Lila Herasimczuk-Iversen
Administrator2022-02-24T12:12:53+01:00 bieg
Data urodzenia: 1958
Trener: Kazimierz Mocarski
Lilia Harasimczuk urodziła się 23 stycznia 1958 roku w Białymstoku. Ma porażone nogi po przebytej chorobie Heine-Medina.
Na Igrzyskach Paraolimpijskich w Stoke Mandeville Lilii Harasimczuk, popsuł się wózek. Po to, by mogła wystartować w jeździe na wózku, musiała go pożyczyć. Pożyczyła od Helge Iversena. Tak się nawiązała przyjaźń, rozkwitła miłość i tak Lilia Harasimczuk została panią Iversen, obywatelką Norwegii, matką trójki dzieci – Konrada, Kristiana, Kornelii, mieszkają w Astar koło Oslo.
„Zanim w 1985 roku stanęliśmy przed księdzem w kościele Świętego Olafa w Oslo –znaliśmy się krótko. Najpierw była wymiana kartek. Kawiarnia. Wyprawa do ZOO. Chłopak mi się podobał. Wysoki. Szczupły, z brodą. On wykazał większą inicjatywę. Ja byłam nieśmiała. Powiedział, że mam piękne długie włosy, oczy. On blondyn. Ja z twarzą ciemną-grecko-rzymską.
Lilia Harasimczuk zachorowała na Heine-Medina kiedy, miała pięć miesięcy. Leżała w tak zwanych żelaznych płucach. Najpierw Białystok, następnie Warszawa. Życie w domu, w Konstancinie, Ciechocinku, siedem operacji, przeszczepy mięśni.
„W Norwegii powiedzieli mi – opowiada – że było to niepotrzebne.

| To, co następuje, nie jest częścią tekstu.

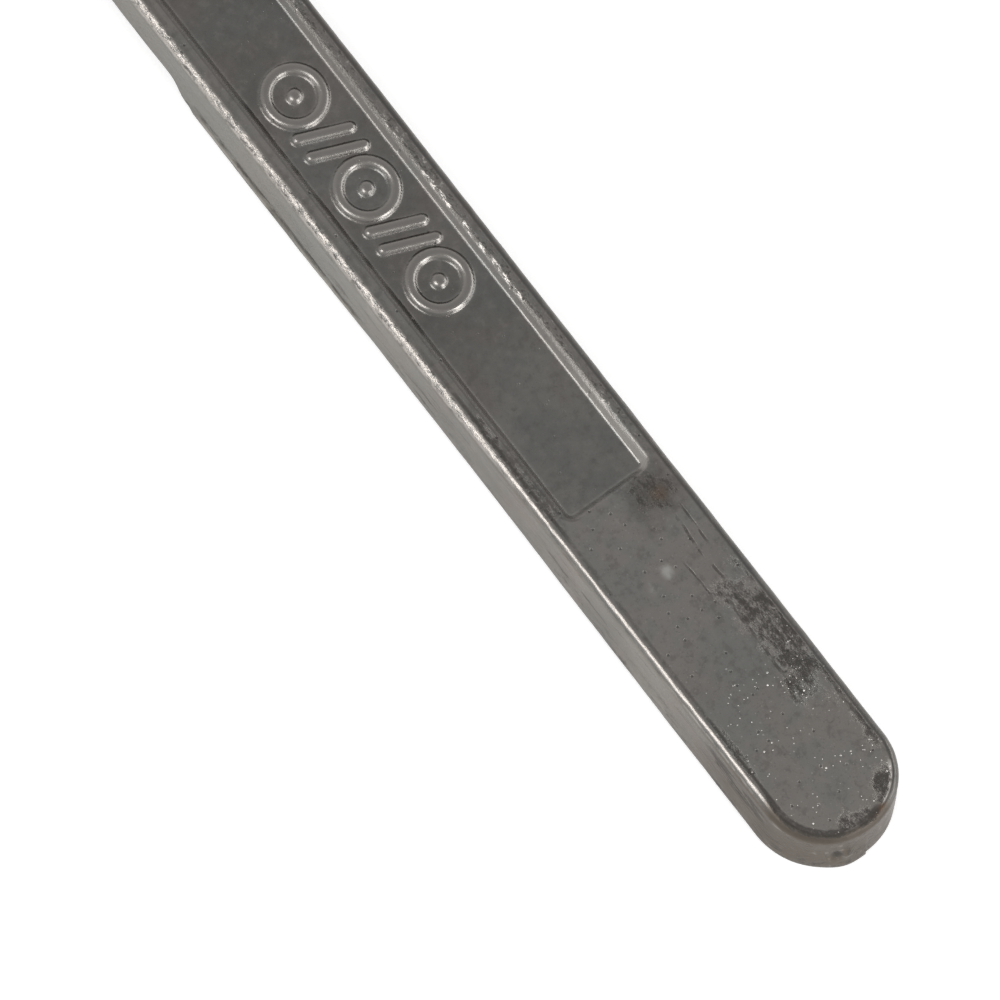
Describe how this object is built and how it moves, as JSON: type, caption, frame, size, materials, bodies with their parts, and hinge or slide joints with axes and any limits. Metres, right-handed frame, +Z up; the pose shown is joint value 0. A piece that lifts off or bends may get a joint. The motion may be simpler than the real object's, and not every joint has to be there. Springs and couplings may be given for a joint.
{
  "type": "solder bar",
  "caption": "Slim cast bar of tin-lead solder with full-round ends, a shallow sunk panel along its top face and a rough poured underside, for melting into a solder pot.",
  "frame": {"origin": "middle of the bar's outline, on the level floor that its two end stretches rest on", "axes": "+X along the bar, +Y across it, +Z up out of the face with the sunk panel"},
  "size_m": [0.33, 0.02, 0.0085],
  "materials": {
    "solder": "satin"
  },
  "bodies": {
    "root": {"solder_bar": "solder"}
  },
  "joints": []
}
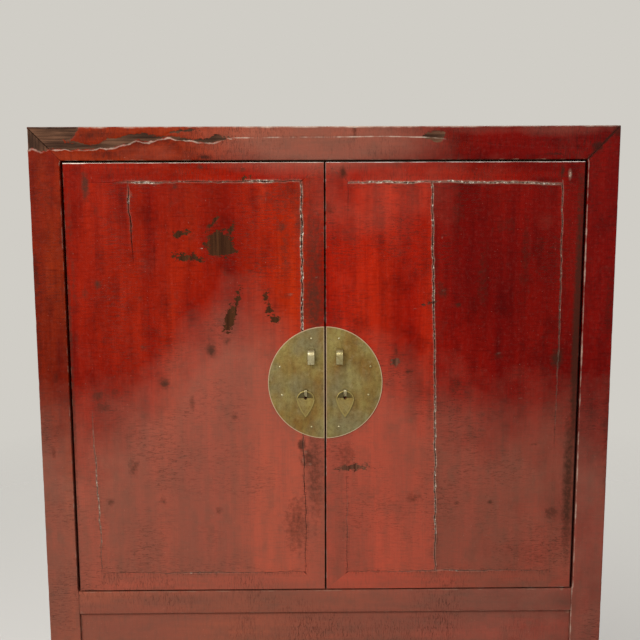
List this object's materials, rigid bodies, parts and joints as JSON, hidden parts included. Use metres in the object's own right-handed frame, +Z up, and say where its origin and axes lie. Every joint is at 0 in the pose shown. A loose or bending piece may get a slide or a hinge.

Ich metoda prowadzenia rosnących dzieci, porażonych Heine-Medina jest inna, bardziej naturalna i przynosząca te same wyniki. Mój mąż jest tego dowodem. Sportem zaczęłam się interesować, kiedy byłam uczennicą Liceum Ekonomicznego w Białymstoku. Do startu wciągnęła mnie moja przyjaciółka, starsza o rok Halina Sobolewska i trener Pan Kazimierz Mocarski. Nie chciałam być wyczynowcem. Bałam się, że od rzucania kulą i oszczepem rozrosną mi się mięśnie, poszerzą ramiona. Nic takiego się nie stało. Jestem szczupła. Pan Mocarski swoimi ćwiczeniami wykazał, że sport kobietę kształtuje, a nie zniekształca. Oprócz lekkiej atletyki, już w Norwegii, grałam w koszykówkę. A poza tym lubię tańczyć. Oczywiście dla przyjemności.”